The horror of the black swallower, a deep sea predator

Many citations are no doubt available to say it is indeed an American regional colloquialism. Even that it is wholly acceptable/accepted in some parts of the USA or in some sections of USAnian society.

I believe that even so, it is cited as informal and not good practice in written or formal English (or American).

However, the example you cite (‘a hell of a’) certainly is standard English - a noun modifying or describing a noun - and uses ‘of’ quite properly. E.g. ‘a hell of a mistake,’ ‘a giant of a man’, ’ a beast of a dog’.
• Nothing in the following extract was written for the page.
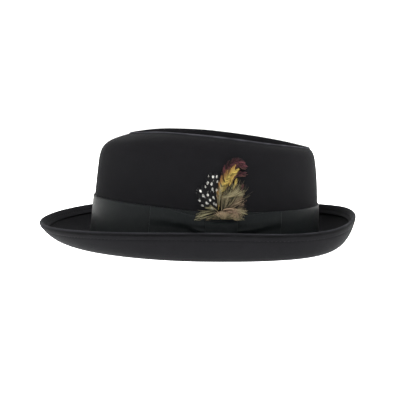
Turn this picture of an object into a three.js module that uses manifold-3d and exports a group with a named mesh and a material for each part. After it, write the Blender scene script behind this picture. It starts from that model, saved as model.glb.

But that is ‘noun / noun’. Where it is ‘adjective / noun’ there are two different forms:

Adjectives of quantity such as ‘much’, ‘more’, ‘less’, ‘enough’ and so on do use ‘of’ - e.g. ‘enough of a problem’ and ‘too much of a stretch’.

But with adjectives of degree such as ‘good/bad’, ‘big/small’, ‘long/short’, ‘little/large’ and so on, ‘of’ is not used in standard English. E.g. ‘too large a box’, ‘not that big an issue’.

I believe it is these two different usages that American English started to idiomatically confuse and the misuse has proliferated hugely since the advent of the 'net, even if it may date back much further as local idiom in some areas.

People will perhaps be along to cite sources that prove me wrong and say that this ‘of’ usage is just fine, and it is a living language and I should stop whining about it.

All I can say is that in formal and written English, to my eyes and ears this use of ‘of’ reads wrong, sounds wrong, jars harshly, and it creates, in those of us wot was brung up wth proper grammar, a real case of the heebie-jeebies, almost as bad as coming across a black swallower when you weren’t expecting one. It is a Pavlovian response and we can no more do anything about it than can those who use it stop doing so, it seems.

But then I was brought up to use English grammar, not American. :wink:

(I will manfully try to resist responding further as or when the counter-arguments and citations turn up below. The war on prepositions will not be won! And you can all get off my lawn while you’re at it, too.)